INPUT_DIR = r"C:\Users\znancy\Desktop\tnic_all_data"
OUTPUT_DIR = r"C:\Users\znancy\Desktop\output_top10pct"
os.makedirs(OUTPUT_DIR, exist_ok=True)

def process_file(file_path, output_path, top_pct=0.1):

    print(f"\n=== Processing {file_path} ===")

    # ---------- 第一次扫描：统计每个 gvkey1 的行数 ----------
    counts = {}
    with open(file_path, "r") as f:
        header = next(f)  
        for line in f:
            parts = line.strip().split()
            if len(parts) < 5:   
                continue

            gvkey1 = parts[1]   
            counts[gvkey1] = counts.get(gvkey1, 0) + 1

    # ---------- 第二次扫描：构建各 gvkey1 的 Top K heaps ----------
    heaps = {g: [] for g in counts}
    top_k = {g: max(1, math.ceil(counts[g] * top_pct)) for g in counts}

    with open(file_path, "r") as f:
        header = next(f)  
        for line in f:
            parts = line.strip().split()
            if len(parts) < 5:
                continue

            try:
                score = float(parts[0])  # score
            except:
                continue

            gvkey1 = parts[1]
            gvkey2 = parts[2]
            year = parts[4]       

            h = heaps[gvkey1]
            k = top_k[gvkey1]

            if len(h) < k:
                heapq.heappush(h, (score, line))
            else:
                if score > h[0][0]:
                    heapq.heapreplace(h, (score, line))

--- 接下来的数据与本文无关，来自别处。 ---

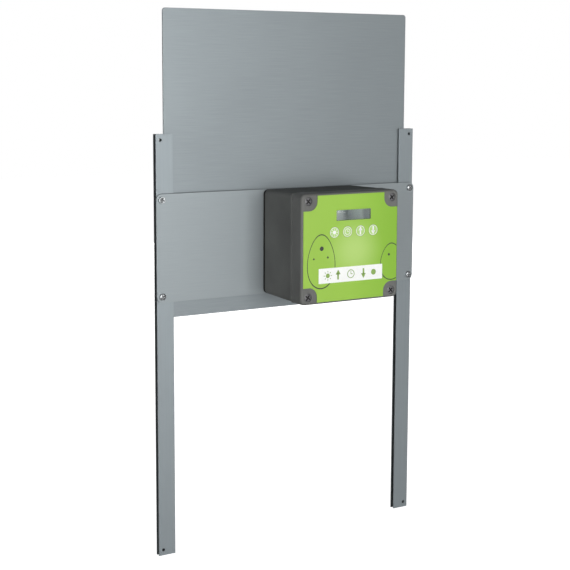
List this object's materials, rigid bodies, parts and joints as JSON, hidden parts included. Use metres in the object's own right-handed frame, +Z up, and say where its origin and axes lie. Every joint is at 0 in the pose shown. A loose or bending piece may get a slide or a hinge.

    # ---------- 输出 ----------
    with open(output_path, "w") as out:
        out.write(header)   
        for g in heaps:
            for score, line in sorted(heaps[g], key=lambda x: -x[0]):
                out.write(line)

    print(f"Done → {output_path}")


# ========== 主程序：遍历所有 txt ==========
for filename in os.listdir(INPUT_DIR):
    if filename.lower().endswith(".txt"):
        process_file(
            os.path.join(INPUT_DIR, filename),
            os.path.join(OUTPUT_DIR, f"top10pct_{filename}")
        )


=== Processing C:\Users\znancy\Desktop\tnic_all_data\tnicall1988.txt ===
Done → C:\Users\znancy\Desktop\output_top10pct\top10pct_tnicall1988.txt

=== Processing C:\Users\znancy\Desktop\tnic_all_data\tnicall1989.txt ===
Done → C:\Users\znancy\Desktop\output_top10pct\top10pct_tnicall1989.txt

=== Processing C:\Users\znancy\Desktop\tnic_all_data\tnicall1990.txt ===
Done → C:\Users\znancy\Desktop\output_top10pct\top10pct_tnicall1990.txt

=== Processing C:\Users\znancy\Desktop\tnic_all_data\tnicall1991.txt ===
Done → C:\Users\znancy\Desktop\output_top10pct\top10pct_tnicall1991.txt

=== Processing C:\Users\znancy\Desktop\tnic_all_data\tnicall1992.txt ===
Done → C:\Users\znancy\Desktop\output_top10pct\top10pct_tnicall1992.txt

=== Processing C:\Users\znancy\Desktop\tnic_all_data\tnicall1993.txt ===
Done → C:\Users\znancy\Desktop\output_top10pct\top10pct_tnicall1993.txt

=== Processing C:\Users\znancy\Desktop\tnic_all_data\tnicall1994.txt ===
Done → C:\Users\znancy\Desktop\output_top10pct\top